I feel like my career as a computer programmer has given me tunnel-vision, and even though I am surrounded by a city full of people who know very little about computers and nevertheless make a respectable living, I have no concrete idea of what their work feels like.

Perhaps I used to as a teenager, when I would come home exhausted and sticky from working a fast-food grill, or when my hands began to corrode from constant washing between shelving groceries and serving customers at the ice cream counter. But now those days are far away, and I am cocooned in a quiet, cerebral career that pays the bills without struggle.

The kind of bike touring I like to do involves setting a start and a destination, and then taking however long it takes to get between them. Having the chance to pause wherever I am and dig deeper is important to me, and I think it will also help me get more of the perspective I feel I’m lacking.

Also, I know I’m too much of a homebody to do this perpetually. During the downtime, here and there, perhaps I can do other things to sustain the connections I make along the way. Follow up with conversations; circle back a bit.

A website about bike touring?

As a kid, I kept a diary well before there was an internet to blog on. I’ve stuck with it because I’ve discovered that the habit of collecting my thoughts helps me squeeze more meaning and satisfaction out of life.

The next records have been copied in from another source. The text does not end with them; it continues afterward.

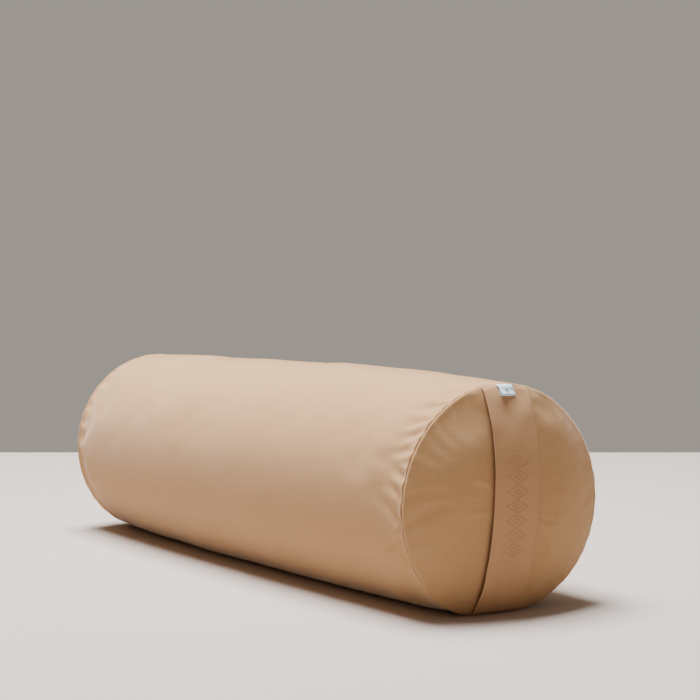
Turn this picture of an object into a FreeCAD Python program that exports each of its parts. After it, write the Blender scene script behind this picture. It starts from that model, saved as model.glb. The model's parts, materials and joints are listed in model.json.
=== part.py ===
import FreeCAD, Part
import math
import os

# A round bolster pillow with a zipped canvas cover, an inner liner, a rolled filling and one handle strap.
# All sizes are in millimetres. +X runs along the bolster towards its handle, +Y points to the zipped back,
# +Z is up, and the origin is on the floor under the middle of the bolster.

# The stuffed body
seam_to_seam = 650.0
diameter = 220.0
narrowing = 5.0              # how much less its radius is at the end seams
shoulder_length = 75.0       # the stretch over which it narrows
dome_height = 25.0           # how far each stuffed end stands out beyond its seam
floor_dent = 15.0            # how far its own weight flattens the underside

# Cloth and thread
canvas = 0.9
seam_allowance = 12.0        # turned inwards at each end seam
thread = 0.5
thread_margin = 2.0          # from the raw edges of the seam allowances to their stitches
liner_gap = 0.3              # between the cover's seam threads and the liner
liner_cloth = 0.5

# Filling
batting = 18.0               # thickness of the rolled sheet in the core
roll_gap = 0.4
roll_start_radius = 14.0
roll_half_turns = 6
end_pad_length = 27.0
filling_gap = 0.4            # between the pieces of the filling, and between it and the liner

# Handle strap over one end
strap_width = 48.0
strap_thickness = 2.0
strap_offset = -5.0          # of its centre line, from the middle of the end
strap_lean = 3.5             # degrees, its top towards the back
strap_hand_gap = 5.0         # between the strap and the end panel, at the middle
strap_end_gap = 0.15         # the same where the strap meets the seam
strap_end_inset = 2.8        # how far its ends stay inside the seam circle
strap_root_margin = 1.5      # from the seam circle to where its curve would meet the end panel at the top
strap_floor_margin = 1.0     # and from the floor, at the bottom
strap_floor_gap = 0.4        # under its lower end
grip_half_length = 72.0      # the part of the strap that lifts, each way from the middle
split_gap = 0.3

# Woven label folded into the top of the handle end's seam
label_width = 16.6
label_length = 14.0
label_layer = 0.45
label_slit = 0.3             # between its two layers
label_droop = 35.0           # degrees below level
label_offset = 1.3           # of its middle, from the middle of the end
label_gap = 0.2              # how much further out its root is than the strap is thick
label_rise = 0.5             # its root above the seam

# Zip along the back
zip_angle = 15.0             # degrees above level
zip_end_margin = 10.0        # from the ends of its slot to where the bolster starts to narrow
slot_gap = 0.7               # between the slider and the edges of the slot
tape_width = 14.0
tape_edge = 1.0              # half of the gap between the two tapes
tape_cloth = 0.5
tape_overrun = 5.0
coil_pitch = 4.0
coil_height = 2.2
coil_spine_inner = 1.2
coil_spine_outer = 2.8
coil_tip = 0.55              # from the middle line to the ends of the hooks
coil_end_inset = 4.0
tooth_gap = 0.2
stop_length = 2.0
stop_gap = 0.2
stop_half_width = 3.0
stop_wall = 0.8
topstitch_margin = 2.5       # from the edge of the slot
topstitch_end = 3.0          # beyond the ends of the slot
topstitch_height = 0.3

# Zip slider and its pull tab
slider_length = 11.0
slider_plate = 1.0
slider_gap = 0.3             # over the coil and beside the post
flange_width = 0.9
flange_coil_gap = 0.6        # beside the coil
tape_clearance = 0.5         # over and under the tapes
slider_post_length = 2.0
bridge_width = 1.8
bridge_wall = 0.8
tab_length = 24.0
tab_thickness = 0.9
tab_side = 1.0               # width of the tab beside its window
tab_gap = 0.5                # between the tab and the bridge

# Care label inside the cover, sewn to the zip's lower tape
care_label_length = 40.0
care_label_drop = 20.0       # degrees round the cover
care_label_top = 4.0         # degrees below the zip's middle line
care_label_middle = -150.0
care_label_cloth = 0.4

radius = diameter / 2
seam_radius = radius - narrowing
half_length = seam_to_seam / 2
axis_height = radius - floor_dent
reach = 2 * (seam_to_seam + diameter)          # larger than the whole bolster, for cutting tools

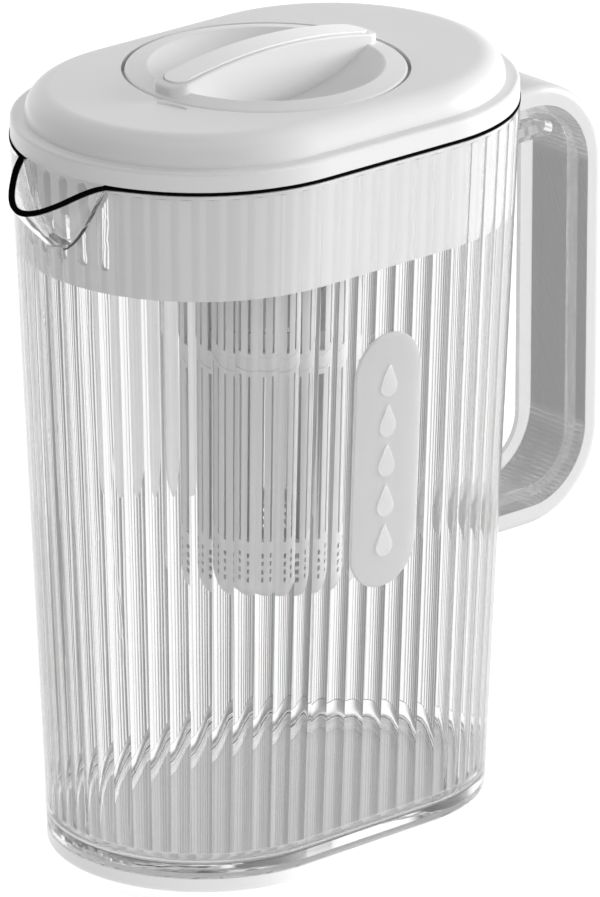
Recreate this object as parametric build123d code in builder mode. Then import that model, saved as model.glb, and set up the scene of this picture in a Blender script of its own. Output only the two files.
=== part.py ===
"""Infuser water pitcher: a fluted clear body, a white lid with a round cap, and a hanging infuser.

Sizes are in millimetres. The origin is the middle of the base where it rests, +Z is up, the spout
points along -X and the handle along +X.
"""

import os
from math import asin, atan, cos, degrees, pi, radians, sin

from build123d import *

os.makedirs("parts", exist_ok=True)

# Clear body
rim_height = 235.0
rim_radius = 59.3
base_radius = 49.6
side_length = 54.0
body_wall = 3.0
floor_height = 8.5
floor_thickness = 3.0
floor_corner = 3.5
floor_inset = 0.3
plain_rim = 3.0

# Upright flutes on the inside of the body
flutes_per_side = 7
flutes_per_end = 24
flute_depth = 0.4
flute_rise = 4.5

# Base tray that the body stands in
foot_height = 5.0
foot_floor = 2.0
foot_wall = 2.5
foot_round = 1.8
base_ring = 3.8
seat_gap = 0.3

# Spout
spout_drop = 25.7
spout_width = 43.0
spout_reach = 22.9
spout_flare = 0.5
spout_swell = 0.85
spout_ease = 0.24
spout_sink = 0.3
spout_shares = (0.04, 0.15, 0.36, 0.66, 1.04)
spout_hollow_shares = (0.15, 0.36, 0.66, 1.04)
spout_wall = 2.4
spout_root = 8.0
lip_start = 8.3
lip_bend = 22.8
lip_angle = 32.4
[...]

Putting this stuff online, where friends and family can see it, is a way of making myself more accountable for the process. I like the results and I like working on it. Plus I have some vague idea in the back of my mind that it might serve as a resource or inspiration for other people who want to try bike touring.

Of course, there are arguments against blogging, just as there are arguments against bike touring itself:

Won’t I feel compelled to maintain it instead of exploring “in the moment?”

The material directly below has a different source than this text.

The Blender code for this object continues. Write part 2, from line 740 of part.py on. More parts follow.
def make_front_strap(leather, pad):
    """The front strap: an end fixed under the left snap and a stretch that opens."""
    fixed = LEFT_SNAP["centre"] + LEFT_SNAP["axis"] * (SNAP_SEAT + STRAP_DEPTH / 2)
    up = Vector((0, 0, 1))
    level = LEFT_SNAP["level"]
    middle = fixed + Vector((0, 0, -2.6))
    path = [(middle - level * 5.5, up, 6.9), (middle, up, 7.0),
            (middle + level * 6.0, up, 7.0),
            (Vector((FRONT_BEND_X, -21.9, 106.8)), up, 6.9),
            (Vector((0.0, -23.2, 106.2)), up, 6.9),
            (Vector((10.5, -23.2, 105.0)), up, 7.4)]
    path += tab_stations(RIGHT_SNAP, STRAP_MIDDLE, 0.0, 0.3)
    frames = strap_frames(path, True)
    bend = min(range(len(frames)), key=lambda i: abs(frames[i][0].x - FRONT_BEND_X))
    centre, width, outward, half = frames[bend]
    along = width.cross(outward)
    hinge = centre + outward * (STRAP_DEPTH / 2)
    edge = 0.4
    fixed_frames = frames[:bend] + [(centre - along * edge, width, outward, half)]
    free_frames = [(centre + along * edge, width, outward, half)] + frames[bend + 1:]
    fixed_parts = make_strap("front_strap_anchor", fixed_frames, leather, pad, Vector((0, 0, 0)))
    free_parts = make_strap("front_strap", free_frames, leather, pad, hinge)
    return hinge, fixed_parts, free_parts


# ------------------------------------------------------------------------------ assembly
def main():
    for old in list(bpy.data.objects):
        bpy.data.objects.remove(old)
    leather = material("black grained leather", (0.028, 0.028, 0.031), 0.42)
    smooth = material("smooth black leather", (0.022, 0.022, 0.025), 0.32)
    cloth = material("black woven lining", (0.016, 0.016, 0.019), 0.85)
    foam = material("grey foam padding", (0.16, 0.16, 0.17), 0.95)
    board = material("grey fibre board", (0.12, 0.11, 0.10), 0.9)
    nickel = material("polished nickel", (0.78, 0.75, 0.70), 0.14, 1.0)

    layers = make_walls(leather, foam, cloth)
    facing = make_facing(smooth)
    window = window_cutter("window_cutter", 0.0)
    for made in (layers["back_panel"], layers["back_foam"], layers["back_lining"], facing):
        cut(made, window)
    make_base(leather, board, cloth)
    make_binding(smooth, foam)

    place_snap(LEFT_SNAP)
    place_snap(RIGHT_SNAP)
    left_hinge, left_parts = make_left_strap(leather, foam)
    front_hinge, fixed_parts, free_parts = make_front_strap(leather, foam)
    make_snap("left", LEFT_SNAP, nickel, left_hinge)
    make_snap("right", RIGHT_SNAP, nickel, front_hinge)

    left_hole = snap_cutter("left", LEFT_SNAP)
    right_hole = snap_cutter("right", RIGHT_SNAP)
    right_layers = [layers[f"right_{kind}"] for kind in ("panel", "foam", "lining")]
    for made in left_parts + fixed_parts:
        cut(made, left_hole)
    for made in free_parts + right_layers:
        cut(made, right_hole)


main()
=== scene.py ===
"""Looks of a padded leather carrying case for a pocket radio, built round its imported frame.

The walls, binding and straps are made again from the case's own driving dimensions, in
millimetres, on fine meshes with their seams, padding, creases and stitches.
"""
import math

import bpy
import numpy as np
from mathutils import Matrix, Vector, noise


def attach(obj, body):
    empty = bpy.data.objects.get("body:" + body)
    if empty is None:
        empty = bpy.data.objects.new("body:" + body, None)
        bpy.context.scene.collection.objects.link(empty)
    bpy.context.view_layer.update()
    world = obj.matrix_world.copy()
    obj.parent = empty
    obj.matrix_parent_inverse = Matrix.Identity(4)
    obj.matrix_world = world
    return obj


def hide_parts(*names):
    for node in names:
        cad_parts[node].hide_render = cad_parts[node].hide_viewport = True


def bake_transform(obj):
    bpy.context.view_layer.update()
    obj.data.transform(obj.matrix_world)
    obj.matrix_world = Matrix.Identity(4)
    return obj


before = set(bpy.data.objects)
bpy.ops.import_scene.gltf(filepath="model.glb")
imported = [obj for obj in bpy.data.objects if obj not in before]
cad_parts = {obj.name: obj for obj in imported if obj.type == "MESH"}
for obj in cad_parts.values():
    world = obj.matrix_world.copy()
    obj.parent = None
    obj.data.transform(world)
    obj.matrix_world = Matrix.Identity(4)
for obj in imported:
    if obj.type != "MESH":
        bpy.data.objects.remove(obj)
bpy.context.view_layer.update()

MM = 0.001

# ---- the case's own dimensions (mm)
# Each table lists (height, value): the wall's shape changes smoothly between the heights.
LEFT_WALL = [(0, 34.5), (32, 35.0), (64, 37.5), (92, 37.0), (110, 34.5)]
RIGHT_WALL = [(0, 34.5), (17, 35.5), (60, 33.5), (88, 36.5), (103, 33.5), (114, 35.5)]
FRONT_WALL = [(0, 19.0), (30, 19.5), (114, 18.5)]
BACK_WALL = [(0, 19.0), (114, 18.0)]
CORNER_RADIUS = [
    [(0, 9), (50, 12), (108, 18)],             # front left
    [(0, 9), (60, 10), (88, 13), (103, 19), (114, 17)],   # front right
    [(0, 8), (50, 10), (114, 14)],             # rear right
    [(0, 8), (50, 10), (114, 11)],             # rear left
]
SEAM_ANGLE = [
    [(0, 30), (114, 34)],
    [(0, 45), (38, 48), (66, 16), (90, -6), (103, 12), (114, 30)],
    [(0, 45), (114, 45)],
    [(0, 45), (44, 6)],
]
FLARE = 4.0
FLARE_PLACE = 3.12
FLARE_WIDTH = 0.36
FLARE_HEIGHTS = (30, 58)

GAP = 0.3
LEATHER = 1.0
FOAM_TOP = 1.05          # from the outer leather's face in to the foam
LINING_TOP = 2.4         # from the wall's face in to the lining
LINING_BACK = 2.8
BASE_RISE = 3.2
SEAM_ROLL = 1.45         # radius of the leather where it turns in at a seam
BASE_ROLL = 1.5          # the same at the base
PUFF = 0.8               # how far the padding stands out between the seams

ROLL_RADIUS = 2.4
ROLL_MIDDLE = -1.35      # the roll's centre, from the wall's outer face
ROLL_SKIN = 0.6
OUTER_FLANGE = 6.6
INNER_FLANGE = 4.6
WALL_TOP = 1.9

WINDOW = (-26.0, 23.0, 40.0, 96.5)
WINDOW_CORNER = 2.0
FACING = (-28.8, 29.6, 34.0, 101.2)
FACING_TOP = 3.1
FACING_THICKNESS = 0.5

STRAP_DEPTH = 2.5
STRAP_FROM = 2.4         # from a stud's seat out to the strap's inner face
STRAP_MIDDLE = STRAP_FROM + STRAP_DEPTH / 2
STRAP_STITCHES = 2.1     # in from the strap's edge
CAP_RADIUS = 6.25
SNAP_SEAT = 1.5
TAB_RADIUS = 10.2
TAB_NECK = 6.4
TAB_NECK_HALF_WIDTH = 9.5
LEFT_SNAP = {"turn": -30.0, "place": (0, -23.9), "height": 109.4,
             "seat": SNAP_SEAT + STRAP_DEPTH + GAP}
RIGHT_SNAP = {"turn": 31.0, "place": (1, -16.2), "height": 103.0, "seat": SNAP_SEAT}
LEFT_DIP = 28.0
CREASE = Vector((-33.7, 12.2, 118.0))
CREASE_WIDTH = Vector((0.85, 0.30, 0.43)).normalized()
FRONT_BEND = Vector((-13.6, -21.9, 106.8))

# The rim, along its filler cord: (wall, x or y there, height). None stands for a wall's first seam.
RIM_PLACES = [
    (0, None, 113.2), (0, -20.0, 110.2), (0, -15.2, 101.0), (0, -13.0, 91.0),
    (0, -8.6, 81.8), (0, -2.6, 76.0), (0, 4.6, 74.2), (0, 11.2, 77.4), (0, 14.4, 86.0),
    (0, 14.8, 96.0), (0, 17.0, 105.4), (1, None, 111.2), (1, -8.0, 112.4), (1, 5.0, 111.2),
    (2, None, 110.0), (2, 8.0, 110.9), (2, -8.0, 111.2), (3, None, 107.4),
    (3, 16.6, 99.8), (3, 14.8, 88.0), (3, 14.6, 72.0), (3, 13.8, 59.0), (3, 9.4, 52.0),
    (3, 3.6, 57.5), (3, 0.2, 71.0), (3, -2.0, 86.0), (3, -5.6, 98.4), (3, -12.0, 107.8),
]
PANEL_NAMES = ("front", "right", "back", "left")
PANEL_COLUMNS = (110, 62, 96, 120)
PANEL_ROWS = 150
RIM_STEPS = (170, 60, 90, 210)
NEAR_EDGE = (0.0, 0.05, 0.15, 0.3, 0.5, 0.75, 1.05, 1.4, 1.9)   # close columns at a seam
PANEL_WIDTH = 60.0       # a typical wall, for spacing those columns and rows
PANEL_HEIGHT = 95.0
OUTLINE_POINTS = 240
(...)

This is a possibility. I like putting in the time to write but there does need to be balance. If I find myself turning down the chance to explore so I can catch up with a writing backlog, I should ease up on the writing and just take pictures or mutter into a voice memo instead. I’ve done some work with gadgets to make the process efficient — scripts to process photos and GPS logs, for example. There’s more I could be doing there.

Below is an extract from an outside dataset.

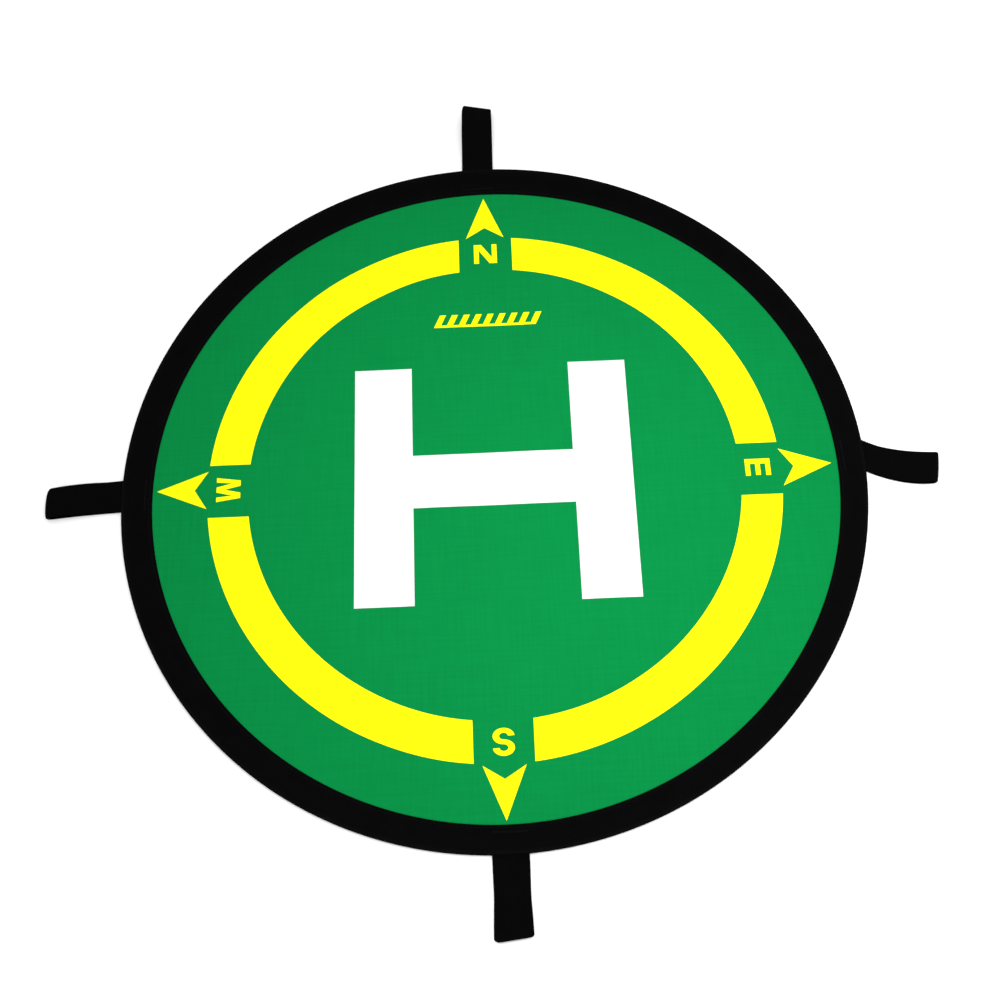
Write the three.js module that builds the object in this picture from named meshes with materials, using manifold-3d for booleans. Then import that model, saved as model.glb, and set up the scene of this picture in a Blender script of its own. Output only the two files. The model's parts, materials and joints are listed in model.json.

If you make your journey public, people who want to harm you can find you!

In my previous trips I’ve discovered that the real threat is not premeditated actions from a distance. It’s opportunistic locals who see me passing on the road, or see me dining in a restaurant, and feel like messing with an outsider. Also, making my location available online might actually help my friends figure out what happened if I end up tied to a tree somewhere. (Presumably after being held at gunpoint and ordered to “squeal like a piggie!!” or whatever.)

Isn’t blogging about this stuff just a way to show off?

I know plenty of people who have better gear, better legs, and more distance traveled than I could ever hope for.

Everyone’s got adequate cause for humility.

But by putting up my own thing, I’m making yet another island of information which would be more useful if spread around elsewhere.

Now this is an interesting point. Ken Kifer’s Bike Pages and Sheldon Brown’s Technical Pages are wonderful resources that every cyclist should explore, and if I can make a meaningful edit or addition to those, why shouldn’t I just contact the creators directly? That way, more people could benefit from what I learn, instead of the relative few who might stumble across this site.

Perhaps I should look into that once I’ve got some decent content up here.

2 Responses to Why?

  1. Janet Noble says:

    A note to compliment you on your Valoria story! It was so well written and quite a compelling and fascinating story.

    My favorite section was when you told the story from the bike’s point of view! Very well done!

    My husband, Brian Aldrich, and I are longtime members of GPC, and Zach Kaplan shared a link to your detective story to club members (as there was a discussion going about bike theft issues).

    And CONGRATULATIONS on your success in getting your bike back!